Geometrically nonlinear thermomechanical analysis of moderately thick functionally graded plates using a local Petrov-Galerkin approach with moving Kriging interpolation

A meshless local Petrov-Galerkin approach based on the moving Kriging interpolation technique is developed for geometrically nonlinear thermoelastic analysis of functionally graded plates in thermal environments (prescribed a temperature gradient or heat flux). The Kriging interpolation method makes the constructed shape functions possess Kronecker delta function property and thus special techniques for enforcing essential boundary conditions are avoided.

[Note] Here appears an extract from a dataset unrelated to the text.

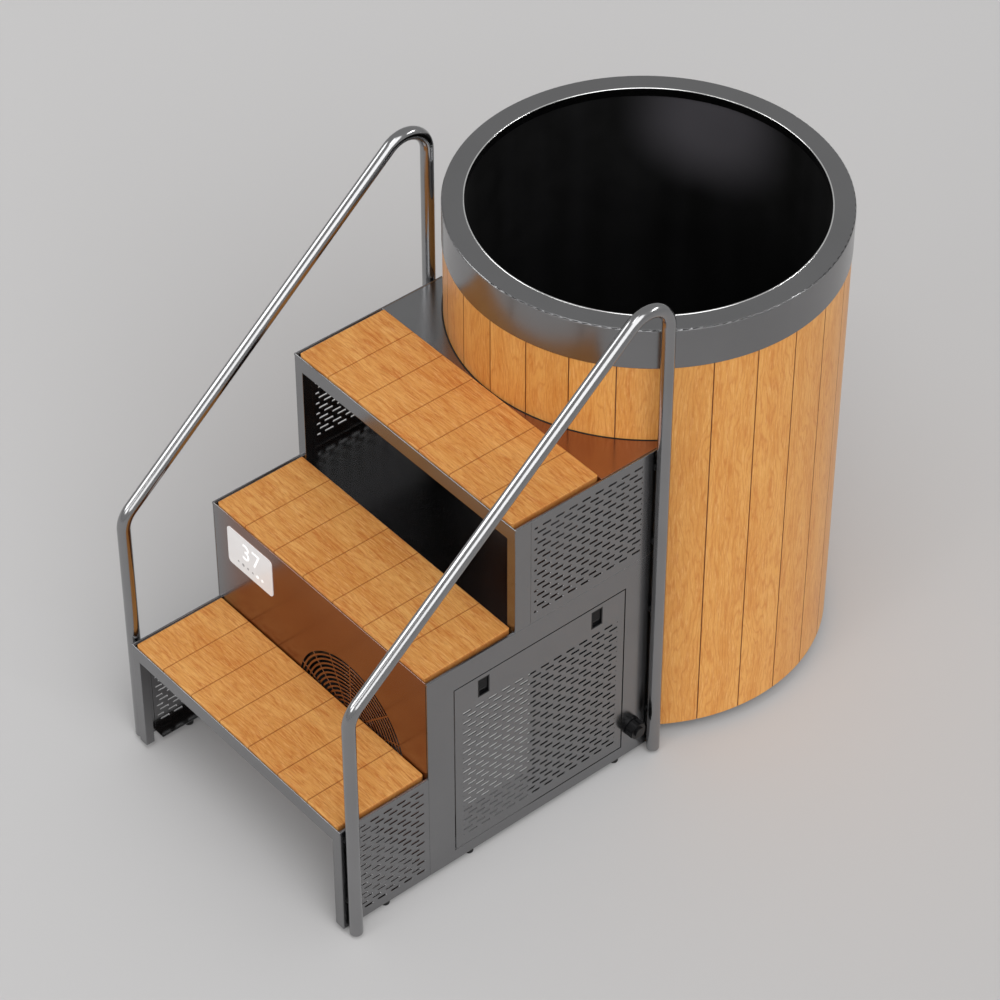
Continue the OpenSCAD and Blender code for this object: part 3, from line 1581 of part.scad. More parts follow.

In the thermal analysis, the dependency of thermal conductivity of functionally graded materials on temperature is involved, which gives rise to a nonlinear partial differential heat conduction equation. The nonlinear formulation of large deflection of the functionally graded plates is based on the first-order shear deformation plate theory in the von Kármán sense by taking small strains and moderate rotations into account. The incremental form of nonlinear equations is obtained by Taylor series expansion and the tangent stiffness matrix is explicitly developed in two different ways within the framework of the local meshless method. The nonlinear solutions are computed using the Newton-Raphson iteration method. Parametric and convergence studies are conducted to examine the stability of the proposed method and then several selected numerical examples are presented to demonstrate the accuracy and effectiveness of the method for nonlinear bending problems of functionally graded plates in thermal environments.